The Plan also addressed other issues in the field of tourism development, archaeological protection and preservation, social issues and administrative issues. In the 1960’s the intention was to prepare the site for visitors and towards that end the Plan proposed projects ranging from roads, electricity, water, hotels, visitor centre parking lots, and vendor activities, to special uses. The majority of these projects were realised, and those that were not continue to pose nagging problems as in the case of vendor activities and special park uses.
The NPS Plan recommended the rehabilitation of the Nabataean hydraulic system in order to protect the antiquities, to guard against flash floods and to conserve water that is vital to the restoration of the biodiversity. Though the network was not rehabilitated to the extent recommended, measures were taken by PNT in a series of projects in the area of the Siq, the Siq al-Mudhlim and the Khazne, to protect visitors and monuments from the damaging impact of flashfloods.
The social dimension concerning the people inhabiting the Region is addressed by recommending that the Bdul tribe of Petra be relocated to a location outside the archaeological site in order to ‘preserve the resources of Petra from the destructive effects of human habitation.’ The Plan, however, stressed the necessity to precede any relocation by studying the socio-economic dimension and by providing the community with agricultural lands in order to maintain their livelihood. This recommendation was never implemented and the neglect of the Bdul tribe has had a negative effect on several parameters, social, economic, and in different other ways on the Petra Archaeological Park.

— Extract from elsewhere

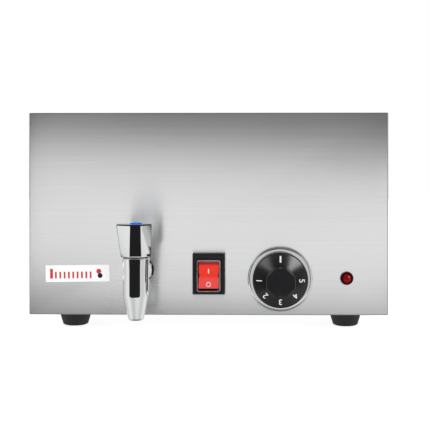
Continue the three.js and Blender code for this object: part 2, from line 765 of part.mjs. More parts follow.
// The capillary and its bulb: from the back of the thermostat, through the well's front wall, to the water.
function thermostatBulb() {
  const back = -HALF_Y + THERMOSTAT_DEPTH + 0.3;
  const tube = wire(
    bent([point(KNOB.x + 10, back, 58), point(KNOB.x + 10, back + 8, 58), point(BULB.x, back + 12, BULB.z),
      point(BULB.x, BULB.start + 5, BULB.z)], 4),
    BULB.wireRadius,
    6,
  );
  return join(tube, bar(point(BULB.x, BULB.start, BULB.z), point(BULB.x, BULB.end, BULB.z), BULB.radius, 10));
}

// The mains wires under the well, gathered in one sleeve from the terminal block to the thermostat.
function wiringLoom() {
  const { radius, clear } = LOOM;
  const low = FLOOR + SHEET + radius + 0.1;
  const front = TERMINALS.y - TERMINALS.half - clear;
  const back = -HALF_Y + THERMOSTAT_DEPTH + clear;
  const route = [
    point(TERMINALS.x, front, low),
    point(TERMINALS.x, front - 25, low),
    point(-60, 120, low),
    point(-60, -205, low),
    point(0, back + 12, low),
    point(60, back + 12, low),
    point(60, back + 12, 42),
    point(60, back, 42),
  ];
  return wire(bent(route, 5), radius, 6);
}

function terminalBlock() {
  const { x, y, half } = TERMINALS;
  const body = block([x - half, y - half, FLOOR + SHEET], [x + half, y + half, 36]);
  const channels = [-4.5, 4.5].map((offset) =>
    block([x + offset - 2.5, y - half - 2, 29], [x + offset + 2.5, y + half + 2, 37]),
  );
  return cut(body, ...channels);
}

function heatingParts() {
  const limiter = bar(point(60, 60, WELL_BOTTOM - 11), point(60, 60, WELL_BOTTOM), 12, 20);
  return [
    piece("heating_element", heatingElement(), MATERIALS.zincSteel),
    ...elementNuts(),
    piece("thermostat_bulb", thermostatBulb(), MATERIALS.brass),
    piece("limit_cutout", limiter, MATERIALS.blackPlastic),
    piece("terminal_block", terminalBlock(), MATERIALS.whiteCeramic),
    piece("wiring_loom", wiringLoom(), MATERIALS.blackRubber),
  ];
}

// ---------------------------------------------------------------- food pan and lid

// The lift-out pan: tapered walls and a flat rim that rests on the deck's ledge.
function foodPan() {
  const bottom = LEDGE - PAN.depth;
  const rim = LEDGE + 1.5;
  const bowl = vessel([[bottom, 134, 236], [bottom + 5, 139, 241], [rim, 149, 249]], 27);
  const flange = cut(
    plate(PAN.rimX, PAN.rimY, PAN.rimCorner, LEDGE, rim),
    plate(148.5, 248.5, 29, LEDGE - 1, rim + 1),
  );
  return join(bowl, flange);
}

const LID = { low: 195.6, high: 203.6, halfX: 147.5, halfY: 247.5 };

// A lid that drops into the pan's mouth, with a flat flange over the rim.
function panLid() {
  const tray = vessel([[LID.low, LID.halfX - 3, LID.halfY - 3], [LID.high, LID.halfX, LID.halfY]], 27);
  const flange = cut(
    plate(161, 263.5, PAN.rimCorner, LID.high - SHEET, LID.high),
    plate(LID.halfX - 0.5, LID.halfY - 0.5, 26.5, LID.high - 3, LID.high + 1),
  );
  return join(tray, flange);
}

function lidHandle() {
  const foot = LID.low + SHEET;
  const grip = 213;
  const corners = [point(-50, 0, foot), point(-50, 0, grip), point(50, 0, grip), point(50, 0, foot)];
  return wire(bent(corners, 10, 4), 3.5, 8);
}

function panParts() {
  return [
    piece("food_pan", foodPan(), MATERIALS.pressedSteel),
    piece("pan_lid", panLid(), MATERIALS.steel),
    piece("lid_handle", lidHandle(), MATERIALS.chrome),
  ];
}

// ---------------------------------------------------------------- power cord

// From the terminal block out through the gland, then a hank of upright turns that works back towards the
// case and ends at the plug.
function cordPoints() {
  const { x, z, hankX, hankRadius, turns, pitch } = CORD;
  const inner = TERMINALS.y + TERMINALS.half + 0.3;
  const inside = bent(
    [point(x, inner, 24), point(x, inner + 20, 24), point(x, HALF_Y - 12, z), point(x, HALF_Y, z)],
    6,
  );
  const lead = [
    point(x, HALF_Y + 20, z),
    point(x + 1, HANK_Y - 18, z - 0.5),
    point(x + 6, HANK_Y - 7, z - 4),
    point(x + 17, HANK_Y - 1.5, z - 12),
    point(x + 34, HANK_Y, z - 23),
    point(x + 56, HANK_Y, z - 34),
  ];
  const stepsPerTurn = 20;
  const hank = Array.from({ length: turns * stepsPerTurn + 1 }, (_, i) => {
    const turn = i / stepsPerTurn;
    const angle = 2 * Math.PI * (turn - 0.25);
    const across = hankRadius * Math.cos(angle);
    const up = hankRadius * Math.sin(angle);
    return point(hankX + across, HANK_Y - pitch * turn, HANK_Z + up);
  });
  const start = hank[0].clone().lerp(lead.at(-1), 0.35).setZ(HANK_Z - hankRadius + 0.6);
  const last = hank.at(-1);
  const end = point(PLUG.x, PLUG_Y, PLUG.halfZ + 0.2);
  const socket = end.clone().setX(PLUG.x - 9);
  const tail = [0.3, 0.65].map((share) => last.clone().lerp(socket, share));
  return [...inside, ...lead, start, ...hank, ...tail, socket, end];
}

function cordGland() {
  const bore = CORD.radius + 0.3;
  const sleeve = turned(
    [[bore, -6], [7.6, -6], [7.6, 0], [11, 0], [11, 3], [7, 3.5], [5.4, 19], [bore, 19], [bore, -6]],
    16,
  );
  const gland = piece("cord_gland", sleeve, MATERIALS.blackPlastic);
  gland.position.set(CORD.x, HALF_Y, CORD.z);
  gland.rotation.x = -Math.PI / 2; // its axis points out of the back
  return gland;
}

// A three-pin plug: two slanted blades and an upright one.
function plug() {
  const group = new THREE.Group();
  group.position.set(PLUG.x, PLUG_Y, PLUG.halfZ + 0.2);
  group.rotation.y = Math.PI / 2; // +z runs from the cord to the pins
  const { length, halfY, halfZ } = PLUG;
  const moulding = stretched(roundedRectangle(6, 5, 3), [
    [-6, 6, 6],
    [8, 8, 7],
    [20, halfZ, halfY],
    [length, halfZ, halfY],
  ], 1);
  const cordSocket = bar(point(0, 0, -7), point(0, 0, 1), CORD.radius + 0.5, 12);
  group.add(piece("plug_body", cut(moulding, cordSocket), MATERIALS.blackPlastic));
  const pins = { live: [5.5, -6.5, 30], neutral: [5.5, 6.5, -30], earth: [-8, 0, 90] };
  for (const [name, [x, y, turn]] of Object.entries(pins)) {
    const blade = piece(`plug_pin_${name}`, block([-3.15, -0.8, 0], [3.15, 0.8, 17]), MATERIALS.brass);
    blade.position.set(x, y, length);
    blade.rotation.z = radians(turn);
    group.add(blade);
  }
  return group;
}

// A flat strap round all the strands on the hank's plug side.
function cordTie() {
  const { hankX, hankRadius, radius, turns, pitch } = CORD;
  const strandX = hankX + hankRadius;
  const nearest = HANK_Y - pitch * (turns - 0.75) - radius;
  const farthest = HANK_Y - pitch * 0.25 + radius;
  const around = (gap, halfWidth) =>
    block(
      [strandX - radius - gap, nearest - gap, HANK_Z - halfWidth],
      [strandX + radius + gap, farthest + gap, HANK_Z + halfWidth],
    );
  return piece("cord_tie", cut(around(1.5, 3), around(0.4, 4)), MATERIALS.blackPlastic);
}

function cordParts() {
  const cord = piece("power_cord", wire(cordPoints(), CORD.radius, 8), MATERIALS.blackRubber);
  return [cordGland(), cord, cordTie(), plug()];
}

// ---------------------------------------------------------------- the whole object

const dispenser = new THREE.Group();
dispenser.name = "nacho_cheese_dispenser";
dispenser.add(
  ...caseParts(),
  controlParts(),
  tapParts(),
  ...heatingParts(),
  ...panParts(),
  ...cordParts(),
);

export default dispenser;
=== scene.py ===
"""Looks for the nacho cheese dispenser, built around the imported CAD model.

Shapes are drawn in millimetres in the CAD model's frame (+X right, front at -Y, +Z up) and scaled to metres
when each piece is made. Parts on the front panel are drawn as seen from the front: x right, y up, z outwards.
"""

import json
import math

import bmesh
import bpy
from mathutils import Matrix, Vector

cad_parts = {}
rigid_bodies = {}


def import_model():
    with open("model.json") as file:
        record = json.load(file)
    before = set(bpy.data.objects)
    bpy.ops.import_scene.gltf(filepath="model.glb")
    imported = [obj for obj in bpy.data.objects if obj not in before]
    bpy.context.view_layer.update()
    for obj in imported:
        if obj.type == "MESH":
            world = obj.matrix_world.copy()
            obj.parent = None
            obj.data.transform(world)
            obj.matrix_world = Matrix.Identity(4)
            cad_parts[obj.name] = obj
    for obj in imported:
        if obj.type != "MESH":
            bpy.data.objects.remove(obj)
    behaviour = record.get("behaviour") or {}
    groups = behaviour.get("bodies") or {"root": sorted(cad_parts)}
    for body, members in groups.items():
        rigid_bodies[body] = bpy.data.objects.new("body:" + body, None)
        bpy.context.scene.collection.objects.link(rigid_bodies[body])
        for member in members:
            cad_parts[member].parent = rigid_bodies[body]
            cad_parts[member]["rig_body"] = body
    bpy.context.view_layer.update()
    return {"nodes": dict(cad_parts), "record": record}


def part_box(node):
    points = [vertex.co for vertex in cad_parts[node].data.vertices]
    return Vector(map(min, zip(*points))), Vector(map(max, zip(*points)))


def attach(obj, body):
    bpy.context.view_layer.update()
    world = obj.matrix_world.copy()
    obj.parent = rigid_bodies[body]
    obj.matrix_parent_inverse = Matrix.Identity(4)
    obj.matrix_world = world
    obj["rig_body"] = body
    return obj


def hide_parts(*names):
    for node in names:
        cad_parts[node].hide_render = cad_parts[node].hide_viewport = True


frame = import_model()

MM = 0.001
DEG = math.pi / 180

# ---------------------------------------------------------------- places and sizes, from the CAD model


def box(node):
    """A CAD node's lowest and highest corners, in millimetres."""
    return [[round(value / MM, 2) for value in corner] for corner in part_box(node)]


def middle(node):
    return [(low + high) / 2 for low, high in zip(*box(node))]


CASE_LOW, CASE_HIGH = box("front_casing")
BODY_X, BODY_Y = CASE_HIGH[0], -CASE_LOW[1]
BODY_LOW, BODY_TOP = CASE_LOW[2], CASE_HIGH[2]
SHEET = 1.0
FOLD_OUTER, FOLD_INNER = 1.2, 0.6
BASE_FLANGE, REAR_FLANGE = 14.0, 13.0

# The opening for the pan, and the ledge below it that carries the pan's rim.
RECESS_X, RECESS_Y, RECESS_CORNER = 163.0, 265.5, 12.0
LEDGE = BODY_TOP - 4.0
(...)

2. The UNESCO “Petra National Park Management Plan” in 1994
PNT was involved in developing, launching, and consequently following-up with the recommendations of the UNESCO Management Plan, which addressed much of the same issues as the 1968 NPS Plan. The Plan based its recommendations and proposals on the major issues threatening the integrity of the Park from a combination of cultural, socio-economic, and environmental factors and presented recommendations and proposals to remedy these threats. The proposals were comprehensive and covered zoning, archaeological conservation, conservation of biodiversity, Park infrastructure and personnel, tourism, physical planning, sustainable rural development, mitigation measures, training and communication, research and monitoring, and the implementation of the Management Plan.
The Plan stated that its implementation required government approval since it involves policy decisions. Although official government approval was not granted, the Plan has and continues to serve as a guiding document for all PNT projects and activities since then and a large number of the project proposals have been executed.
3. The US/ICOMOS “Management Analysis & Recommendations for the Petra World Heritage Site” in 1996
The Plan maintained that management values, in technical terms, are those that must be preserved in order to retain the essential character of the site and those, which should be closely monitored by site management. The management structures should grow from, and strengthen the qualities that make a cultural site valuable, in this case being the necessity to identify and recognise the reasons for setting Petra apart as a unique place. The recommendations it put forward were based on the maintenance of the values that ensure the retention of the essential character of the site.
The Management Analysis and Recommendations provided the basic framework for a management infrastructure in Petra. This included a statement of significance for Petra, management values, and management objectives. It also included a draft text for the authorisation of a Petra National Park.
4. The US National Parks Service “Operating Plan” in 2000
The Operating Plan differs from its predecessors in that it constituted a major step towards the establishment of comprehensive management policies, detailed operating procedures and standards, a training plan, and the recommended position of the Petra Archaeological Park (PAP) within the organisation of the MoTA.
At the time of the development of the plan very important prerequisites such as the financial and human resources, essential to making the Plan feasible were missing and it is clear that the practicability of the Plan depends on the government’s commitment to providing the necessary resources. Furthermore, the by-laws governing the Park were not endorsed. The direct effect of this delay was that the Park Director was not empowered to take decisions and remained in the position of receiving instructions from several government and parastatal departments whose interests often conflict with each other and those of the Park.
More recently, with the establishment of the PDTRA in 2009, the realization of the prerequisites as described in the USNPS Operating Plan was made possible.